The teen years are our last chance to instill our values and help our children become responsible and self controlled adults as they head off to college or start living on their own. As much as we may want to make them do things our way after they are in college, the truth is that we are not around, so we can’t make them do things--they have to be sold on our values so they make the right choices themselves. So that is our job as parents as we steer our children through these last few years at home--to teach them why we do the things we do and the way we do them. Rules and consequences are just in place to help them make the right choices while they don’t have the will power on their own, and to supplement their short life experiences with our knowledge from having had longer ones.  They are much more likely to follow our rules if they get a good explanation and reasoning behind the rules, and if they feel that they have some say in what the rules and consequences are. But just because you listen to their requests and petitions, does not mean that you have to do everything they ask--you are the parent with the knowledge and the God given authority. If you do not hold firm in the midst of their temper tantrums, how can you expect them to stay firm in the face of peer pressure?


The teen years are also a time for us to begin letting go--a gradual turning over of the controls of their lives to them. Each year give them new privileges and responsibilities and fewer rules. If they do well, they can move on to the next level. If they don’t do well, drop them back a level or two with fewer privileges and more rules--if they act like a child, they get treated like a child. If they act like an adult, they get treated like an adult.

Rules about going out and Dating

  1. 1.Be home on time (set time)

  2. 2.Call your parents if you are going to be late or want to go someplace else

  3. 3.Ask permission before going anywhere

  4. 4.Never go to_______________________

  5. 5.You may not begin dating until age___

  6. 6.When you do begin dating, you may not have physical contact (kissing, hand holding, hugging, sex)

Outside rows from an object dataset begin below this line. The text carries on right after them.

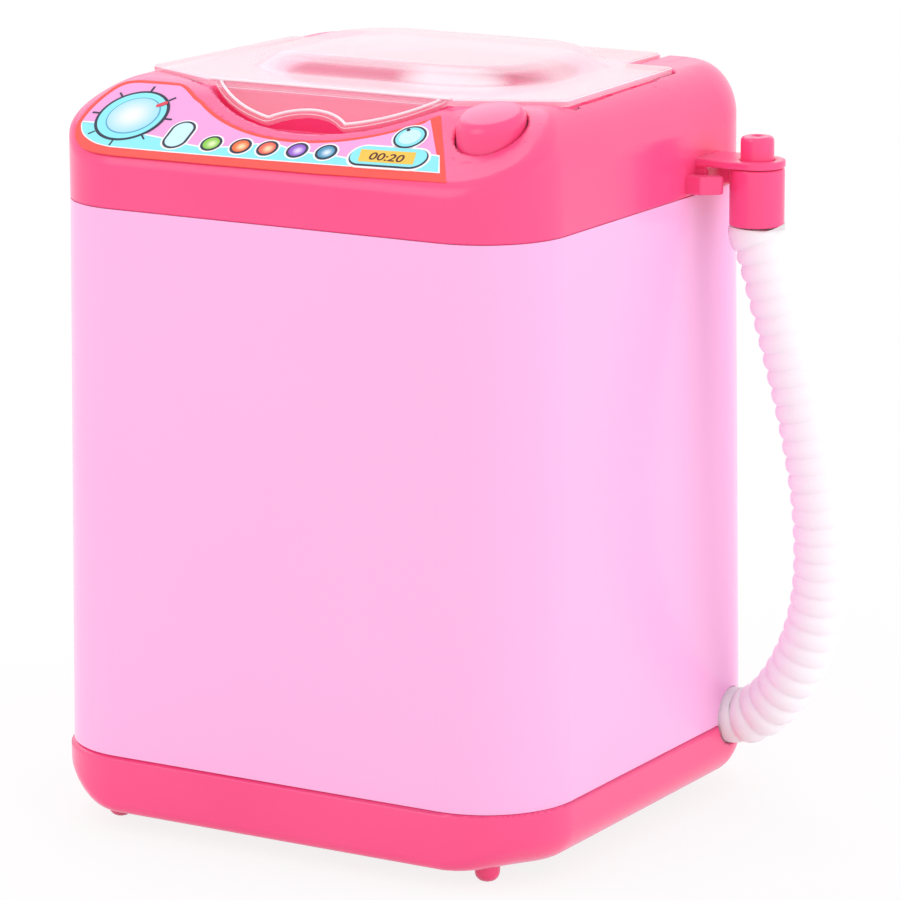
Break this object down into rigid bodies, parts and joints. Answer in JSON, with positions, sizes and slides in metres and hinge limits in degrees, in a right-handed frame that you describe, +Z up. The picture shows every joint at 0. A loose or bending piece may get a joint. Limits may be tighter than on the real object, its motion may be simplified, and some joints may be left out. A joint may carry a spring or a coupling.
{
  "type": "toy washing machine",
  "caption": "Toy top-loading washing machine with a clear hinged lid, turning basket, push button and side drain hose.",
  "frame": {"origin": "on the floor under the middle of the object's box, the drain hose and its nozzle left out", "axes": "+Z up, -Y towards the control panel, +X towards the drain hose"},
  "size_m": [0.1122, 0.083, 0.122],
  "materials": {
    "hot_pink": "glossy injection-moulded ABS",
    "pale_pink": "glossy injection-moulded ABS",
    "clear_lid": "clear moulded polystyrene",
    "label_print": "printed and gloss-laminated film",
    "white_plastic": "glossy moulded plastic",
    "soft_pvc": "soft translucent PVC",
    "black_rubber": "matt moulded rubber",
    "white_rubber": "soft white silicone rubber",
    "zinc_steel": "zinc-plated steel",
    "cell_wrap": "shrink sleeve over a steel can",
    "board": "paper-phenolic board",
    "dark_plastic": "moulded switch housing"
  },
  "bodies": {
    "body": {"base_tray": "hot_pink", "battery_door": "hot_pink", "battery_door_screw": "zinc_steel", "battery_cells": "cell_wrap", "contact_springs": "zinc_steel", "contact_plates": "zinc_steel", "cabinet": "pale_pink", "case_screws": "zinc_steel", "top_cover": "hot_pink", "cover_screws": "zinc_steel", "panel_label": "label_print", "button_spring": "zinc_steel", "push_switch": "dark_plastic", "switch_board": "board", "board_screws": "zinc_steel", "tub": "white_plastic", "tub_gasket": "white_rubber", "tub_screws": "zinc_steel", "shaft_seal": "black_rubber", "motor_can": "zinc_steel", "motor_endcap": "white_plastic", "motor_bracket": "pale_pink", "bracket_screws": "zinc_steel", "drain_pipe": "soft_pvc", "drain_spigot": "white_plastic", "drain_hose": "soft_pvc", "hose_nozzle": "hot_pink"},
    "lid": {"lid": "clear_lid"},
    "button": {"power_button": "hot_pink"},
    "drum": {"wash_basket": "white_plastic", "pulsator": "pale_pink", "drive_hub": "white_plastic", "motor_shaft": "zinc_steel"}
  },
  "joints": [
    {"name": "lid_swing", "type": "hinge", "parent": "body", "child": "lid", "pos_m": [-0.00577, 0.0346, 0.1172], "axis": [-1, 0, 0], "range_deg": [0, 100]},
    {"name": "button_press", "type": "slide", "parent": "body", "child": "button", "axis": [0, 0, -1], "range_m": [0, 0.0015], "stiffness_N_per_m": 400, "springref_m": -0.001, "deforming": ["button_spring"]},
    {"name": "basket_spin", "type": "hinge", "parent": "body", "child": "drum", "pos_m": [-0.00577, 0.0085, 0.0616], "axis": [0, 0, 1], "continuous": true}
  ]
}
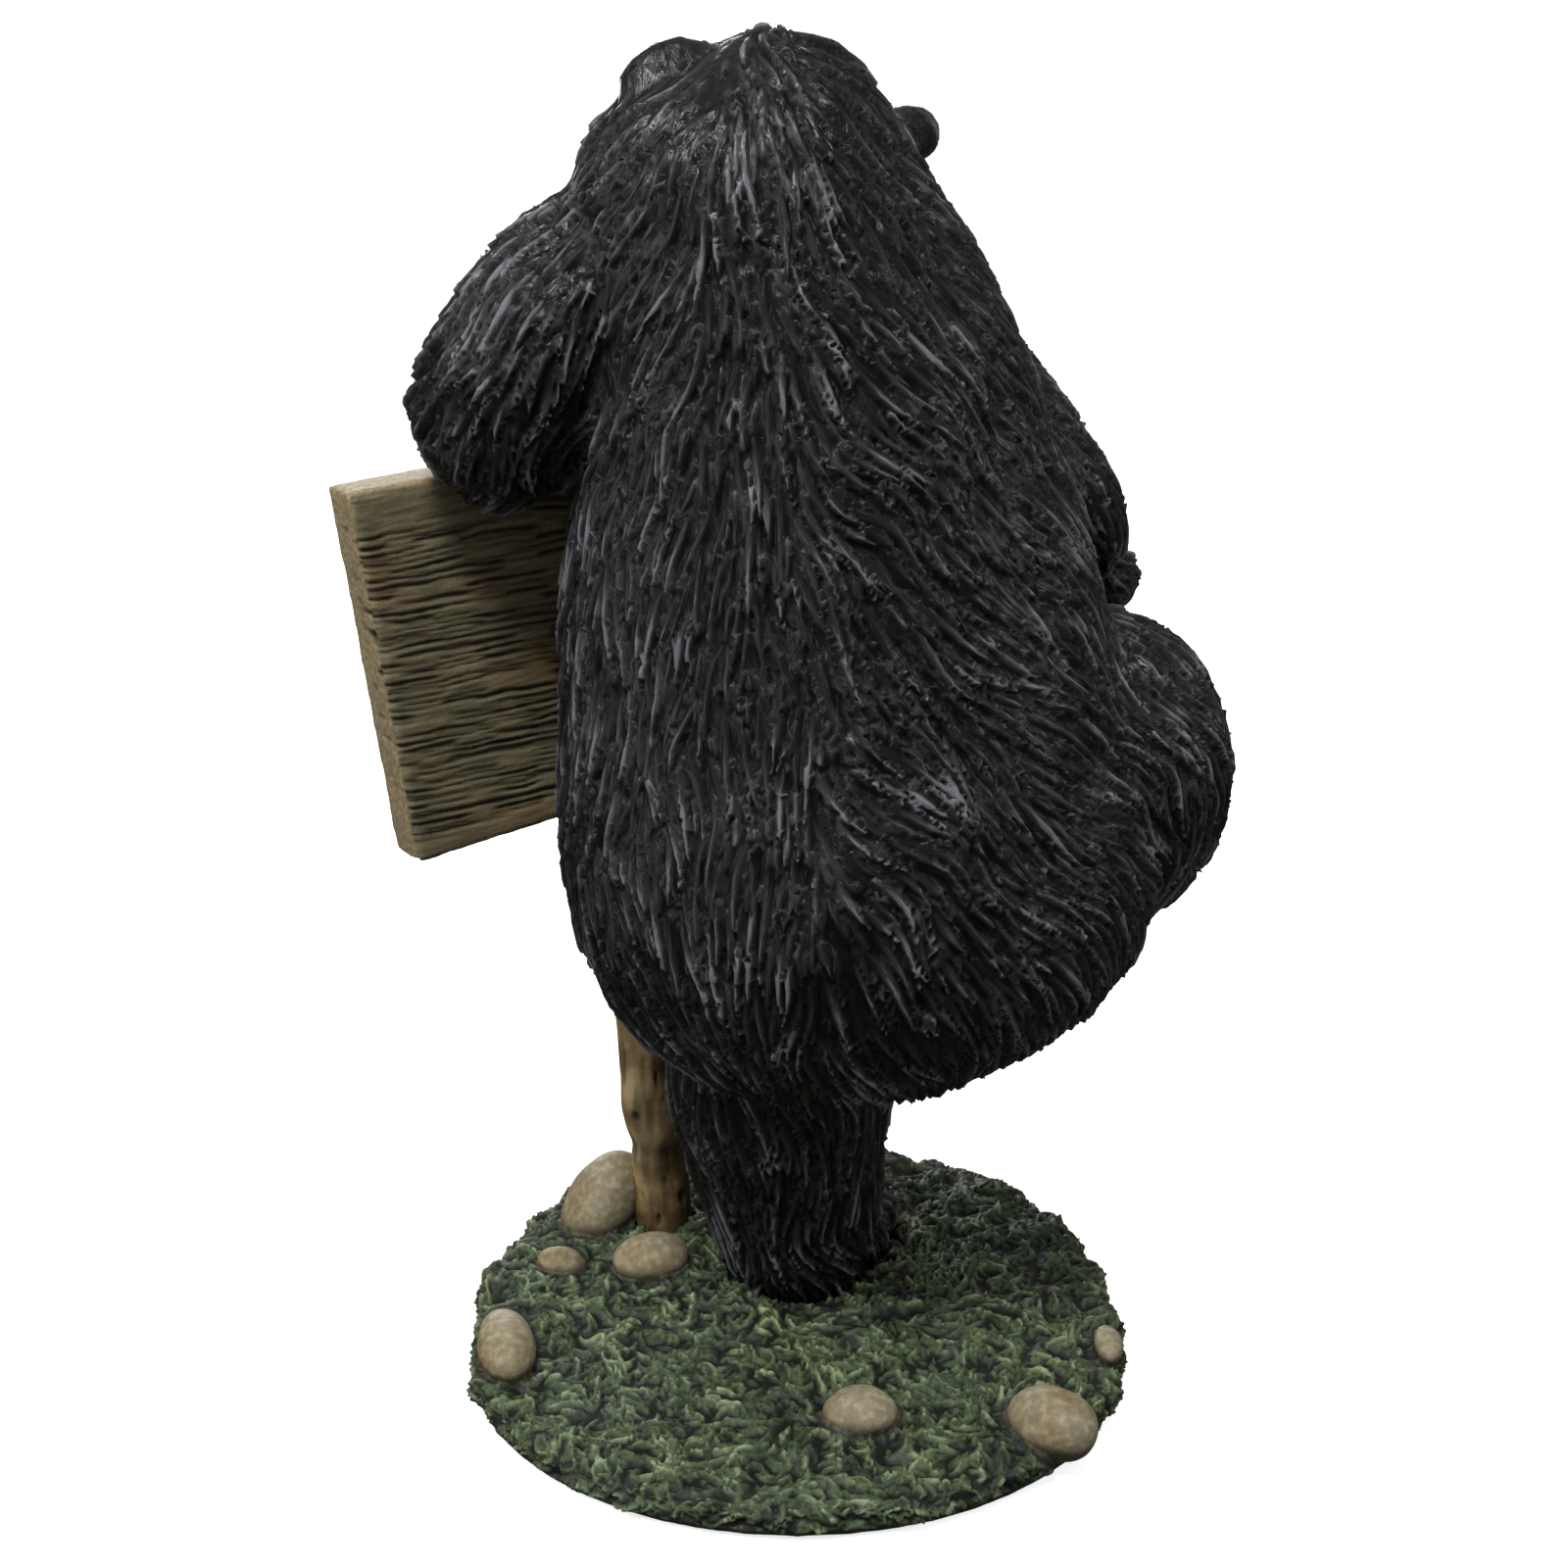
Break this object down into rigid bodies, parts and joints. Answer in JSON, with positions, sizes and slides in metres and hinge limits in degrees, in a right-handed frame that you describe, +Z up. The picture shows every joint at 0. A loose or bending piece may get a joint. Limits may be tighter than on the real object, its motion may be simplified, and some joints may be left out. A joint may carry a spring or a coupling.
{
  "type": "cast resin bear statue",
  "caption": "Garden statue of a standing black bear leaning an arm on a wooden notice board, on a round grass mound.",
  "frame": {"origin": "middle of the flat round underside of the grass base", "axes": "+Z up; the bear faces -Y, and its left side and the notice board are on +X"},
  "size_m": [0.2647, 0.202, 0.398],
  "materials": {
    "fur_paint": "black and grey dry-brushed paint on cast resin, semi-gloss",
    "wood_paint": "brown wood-look paint with dark wash on cast resin",
    "grass_paint": "dark green paint with light dry-brushed tips on cast resin"
  },
  "bodies": {
    "root": {"bear": "fur_paint", "notice_board": "wood_paint", "grass_base": "grass_paint"}
  },
  "joints": []
}
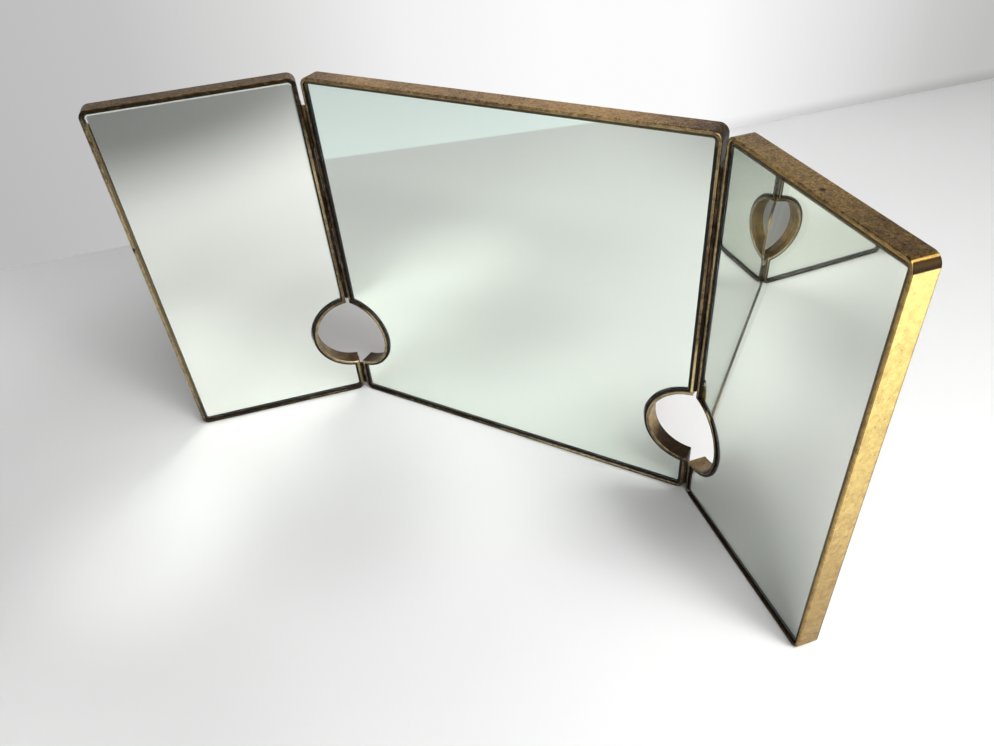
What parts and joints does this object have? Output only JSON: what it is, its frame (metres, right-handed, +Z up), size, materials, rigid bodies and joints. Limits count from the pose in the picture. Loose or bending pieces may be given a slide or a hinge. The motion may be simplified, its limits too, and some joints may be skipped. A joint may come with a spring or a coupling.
{
  "type": "trifold vanity mirror",
  "caption": "Free-standing table mirror: a wide centre panel and narrow folding wings, each a mirror in a thin brass band, with round finger openings on the hinge lines.",
  "frame": {"origin": "middle of the footprint, on the surface that the mirror stands on, with both wings folded forward by 44 degrees as at rest", "axes": "+Z up, +X along the centre panel to the right of someone who looks into the mirror, the mirrors face -Y"},
  "size_m": [0.5622, 0.1226, 0.3],
  "materials": {
    "aged_brass": "aged, brushed along the bar, with dark patina",
    "mirror": "silvered glass, polished",
    "black_bedding": "matte black strip",
    "grey_felt": "pressed felt",
    "stained_plywood": "dark stained plywood, satin",
    "tab_brass": "plain sheet brass",
    "dark_hinge_brass": "oxidised nearly black",
    "hinge_pin_steel": "darkened drawn wire"
  },
  "bodies": {
    "centre": {"centre_frame": "aged_brass", "centre_mirror_glass": "mirror", "centre_glass_bedding": "black_bedding", "centre_packing_felt": "grey_felt", "centre_back_board": "stained_plywood", "centre_retaining_tabs": "tab_brass", "right_upper_hinge_centre_leaf": "dark_hinge_brass", "right_upper_hinge_pin": "hinge_pin_steel", "right_lower_hinge_centre_leaf": "dark_hinge_brass", "right_lower_hinge_pin": "hinge_pin_steel", "left_upper_hinge_centre_leaf": "dark_hinge_brass", "left_upper_hinge_pin": "hinge_pin_steel", "left_lower_hinge_centre_leaf": "dark_hinge_brass", "left_lower_hinge_pin": "hinge_pin_steel"},
    "right_wing": {"right_wing_frame": "aged_brass", "right_wing_mirror_glass": "mirror", "right_wing_glass_bedding": "black_bedding", "right_wing_packing_felt": "grey_felt", "right_wing_back_board": "stained_plywood", "right_wing_retaining_tabs": "tab_brass", "right_upper_hinge_wing_leaf": "dark_hinge_brass", "right_lower_hinge_wing_leaf": "dark_hinge_brass"},
    "left_wing": {"left_wing_frame": "aged_brass", "left_wing_mirror_glass": "mirror", "left_wing_glass_bedding": "black_bedding", "left_wing_packing_felt": "grey_felt", "left_wing_back_board": "stained_plywood", "left_wing_retaining_tabs": "tab_brass", "left_upper_hinge_wing_leaf": "dark_hinge_brass", "left_lower_hinge_wing_leaf": "dark_hinge_brass"}
  },
  "joints": [
    {"name": "right_wing_fold", "type": "hinge", "parent": "centre", "child": "right_wing", "pos_m": [0.1588, 0.04605, 0.192], "axis": [0, 0, -1], "range_deg": [-44, 136]},
    {"name": "left_wing_fold", "type": "hinge", "parent": "centre", "child": "left_wing", "pos_m": [-0.1588, 0.04605, 0.192], "axis": [0, 0, 1], "range_deg": [-44, 136]}
  ]
}
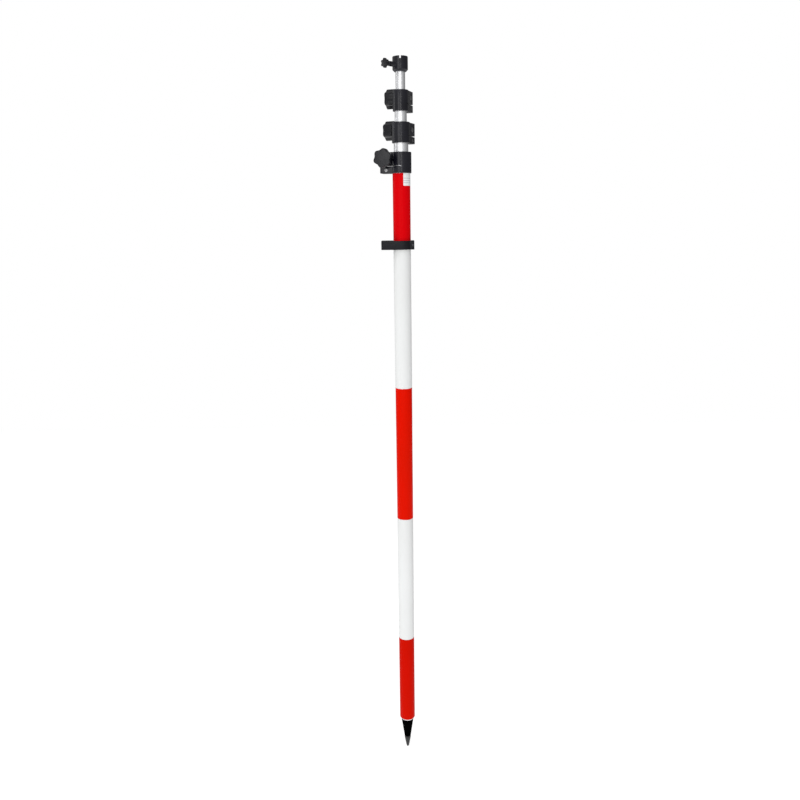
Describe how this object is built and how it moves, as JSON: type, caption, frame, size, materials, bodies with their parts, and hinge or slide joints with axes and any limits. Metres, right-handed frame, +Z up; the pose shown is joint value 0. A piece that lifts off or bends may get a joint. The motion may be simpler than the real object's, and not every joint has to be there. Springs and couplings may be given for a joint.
{
  "type": "telescopic prism pole",
  "caption": "Telescopic surveying pole with red and white bands, clamp knobs, a bull's-eye level bracket, a steel ground point and a top socket for a prism.",
  "frame": {"origin": "end of the steel point, on the pole's axis", "axes": "+Z up the pole, -Y the front with the lowest clamp's knob, +X the side of the level bracket's clamp screw"},
  "size_m": [0.0836, 0.0954, 1.5588],
  "materials": {
    "red_film": "glossy red shrink sleeve",
    "white_film": "glossy white shrink sleeve",
    "label_paper": "plain white label",
    "black_anodised": "satin black anodised",
    "black_plastic": "moulded, satin",
    "tube_aluminium": "clear anodised",
    "bare_steel": "turned, bright",
    "brass": "machined",
    "nylon": "moulded nylon",
    "level_fluid": "yellow-green spirit",
    "level_glass": "clear, domed"
  },
  "bodies": {
    "pole": {"outer_tube": "tube_aluminium", "red_foot_sleeve": "red_film", "lower_white_sleeve": "white_film", "middle_red_sleeve": "red_film", "upper_white_sleeve": "white_film", "top_red_sleeve": "red_film", "blank_label": "label_paper", "foot_plug": "tube_aluminium", "point_holder": "black_anodised", "steel_point": "bare_steel", "lock_1_collar": "black_anodised", "lock_1_clamp_bolt": "bare_steel", "lock_1_pinch_screw": "bare_steel", "lock_1_pinch_nut": "bare_steel"},
    "bush_2": {"guide_bush_2": "nylon"},
    "bush_3": {"guide_bush_3": "nylon"},
    "bush_4": {"guide_bush_4": "nylon"},
    "section_2": {"section_tube_2": "tube_aluminium", "lock_2_collar": "black_anodised", "lock_2_clamp_bolt": "bare_steel", "lock_2_pinch_screw": "bare_steel", "lock_2_pinch_nut": "bare_steel"},
    "section_3": {"section_tube_3": "tube_aluminium", "lock_3_collar": "black_anodised", "lock_3_clamp_bolt": "bare_steel", "lock_3_pinch_screw": "bare_steel", "lock_3_pinch_nut": "bare_steel"},
    "section_4": {"section_tube_4": "tube_aluminium", "top_socket": "black_anodised", "socket_pin": "bare_steel"},
    "washer_1": {"lock_1_thrust_washer": "bare_steel"},
    "knob_1": {"lock_1_knob": "black_plastic", "lock_1_knob_insert": "brass"},
    "washer_2": {"lock_2_thrust_washer": "bare_steel"},
    "knob_2": {"lock_2_knob": "black_plastic", "lock_2_knob_insert": "brass"},
    "washer_3": {"lock_3_thrust_washer": "bare_steel"},
    "knob_3": {"lock_3_knob": "black_plastic", "lock_3_knob_insert": "brass"},
    "thumb_pad": {"thumb_pad": "brass"},
    "thumb_screw": {"thumb_stem": "bare_steel", "thumb_knob": "black_plastic"},
    "liner": {"bracket_liner": "nylon"},
    "bracket": {"level_bracket": "black_plastic", "bracket_pinch_screw": "bare_steel", "bracket_pinch_nut": "bare_steel", "vial_cup": "brass", "vial_fluid": "level_fluid", "vial_glass": "level_glass", "level_screw_1": "bare_steel", "level_screw_2": "bare_steel", "level_screw_3": "bare_steel"}
  },
  "joints": [
    {"name": "section_2_slide", "type": "slide", "parent": "pole", "child": "bush_2", "axis": [0, 0, 1], "range_m": [0, 1.14]},
    {"name": "section_2_swivel", "type": "hinge", "parent": "bush_2", "child": "section_2", "pos_m": [0, 0, 1], "axis": [0, 0, 1], "continuous": true},
    {"name": "section_3_slide", "type": "slide", "parent": "section_2", "child": "bush_3", "axis": [0, 0, 1], "range_m": [0, 1.14]},
    {"name": "section_3_swivel", "type": "hinge", "parent": "bush_3", "child": "section_3", "pos_m": [0, 0, 1], "axis": [0, 0, 1], "continuous": true},
    {"name": "section_4_slide", "type": "slide", "parent": "section_3", "child": "bush_4", "axis": [0, 0, 1], "range_m": [0, 1.14]},
    {"name": "section_4_swivel", "type": "hinge", "parent": "bush_4", "child": "section_4", "pos_m": [0, 0, 1], "axis": [0, 0, 1], "continuous": true},
    {"name": "knob_1_advance", "type": "slide", "parent": "pole", "child": "washer_1", "axis": [-0.2588, -0.9659, 0], "range_m": [-0.00188, 0.00251]},
    {"name": "knob_1_turn", "type": "hinge", "parent": "washer_1", "child": "knob_1", "pos_m": [-0.02782, 0.00745, 1.36965], "axis": [-0.2588, -0.9659, 0], "range_deg": [-540, 720]},
    {"name": "knob_2_advance", "type": "slide", "parent": "section_2", "child": "washer_2", "axis": [-0.9135, 0.4067, 0], "range_m": [-0.00751, 0.00251]},
    {"name": "knob_2_turn", "type": "hinge", "parent": "washer_2", "child": "knob_2", "pos_m": [0.01159, 0.02604, 1.4267], "axis": [-0.9135, 0.4067, 0], "range_deg": [-2160, 720]},
    {"name": "knob_3_advance", "type": "slide", "parent": "section_3", "child": "washer_3", "axis": [-0.9397, 0.342, 0], "range_m": [0, 0.00251]},
    {"name": "knob_3_turn", "type": "hinge", "parent": "washer_3", "child": "knob_3", "pos_m": [0.00872, 0.02396, 1.48615], "axis": [-0.9397, 0.342, 0], "range_deg": [0, 720]},
    {"name": "thumb_advance", "type": "slide", "parent": "section_4", "child": "thumb_pad", "axis": [-0.7431, -0.6691, 0], "range_m": [-0.00151, 0.00301]},
    {"name": "thumb_turn", "type": "hinge", "parent": "thumb_pad", "child": "thumb_screw", "pos_m": [0, 0, 1.5434], "axis": [-0.7431, -0.6691, 0], "range_deg": [-540, 1080]},
    {"name": "bracket_slide", "type": "slide", "parent": "pole", "child": "liner", "axis": [0, 0, 1], "range_m": [-1.1, 0.13]},
    {"name": "bracket_swivel", "type": "hinge", "parent": "liner", "child": "bracket", "pos_m": [0, 0, 1.2], "axis": [0, 0, 1], "continuous": true}
  ],
  "couplings": [
    {"joint": "knob_1_advance", "follows": "knob_1_turn", "m_per_rad": 0.00019894},
    {"joint": "knob_2_advance", "follows": "knob_2_turn", "m_per_rad": 0.00019894},
    {"joint": "knob_3_advance", "follows": "knob_3_turn", "m_per_rad": 0.00019894},
    {"joint": "thumb_advance", "follows": "thumb_turn", "m_per_rad": 0.00015915}
  ]
}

Rules about T.V., movies, and video games

  1. 1.Do not spend more than1 hour per day using these

  2. 2.Only watch approved T.V. shows

  3. 3.Turn off the show if it gets violent or has sexual content

  4. 4.Get permission before watching a movie, even if you are at a friend’s house

  5. 5.Do not play violent video games, even at a friend’s house

  6. 6.Do not watch T.V. until homework is done (I did not actually use this rule because my kids always got their homework done in time, without my having to tell them to. So right after school, they usually spent some time goofing off to restore their energy before they hit the books.

Parenting > Discipline > Sample Rules for Teenagers

Parenting > Discipline > Sample Rules for Teenagers

When teens have an area that they particularly have a hard time following the rules on, a contract may be beneficial. Hammer out the details together, including the consequences and dates if appropriate. Write it out, or type it on the computer and print it out and have your teen sign it. Then if they break the rule, they know what is coming. Just don’t ignore it if they break the rule, or they will ignore the rule!

Rules about Chores

By the time our kids were in high school, they were so used to keeping up with responsibilities, that it was just a way of life--they didn’t need specific rules. If you are late in teaching your kids these kinds of responsibilities, check the “sample rules for middle school” page for suggested rules. Also, our children went to a very demanding school, and were involved in a lot of extra curricular activities, so I decreased what was required around the house from what they had done when they were younger.

If you want more parenting advice, but prefer to watch a show rather than reading a book, try to find one of these options on line. “The Politically Incorrect Parenting Show.” Nigel Latta  gives practical advice in typical irreverent New Zealand style. The show is funny, but at the same time, very down to earth, and brutally honest (like admitting how angry he can sometimes feel as a parent).


Another good  T.V. show is called “The World’s Strictest Parents.” There are Australian, U.K., and U.S. segments. In each segment, two troubled teens are taken to a home where surrogate parents set firm rules and unpleasant consequences, What is astounding to me, is that within one week these tough teens’ attitudes completely change!! Each set of surrogate parent has their own tough consequences--shoveling horse manure, sawing off tree stumps at 2 inch intervals, or soccer training, etc. Unlike the title, these parents are not overly strict, and manage to connect with the teens on an emotional level.  The key is that they carry out set consequences every time the teens break a rule until the teens decide it is not worth breaking the rules. Very impressive!


A show called “If You Really Knew Me” documents teams going into American high schools for a “Challenge Day.”  They help the teens learn to be kind to one another instead of bullying and treating each other with cruelty.  It is astonishing what they are able to accomplish in 2 days!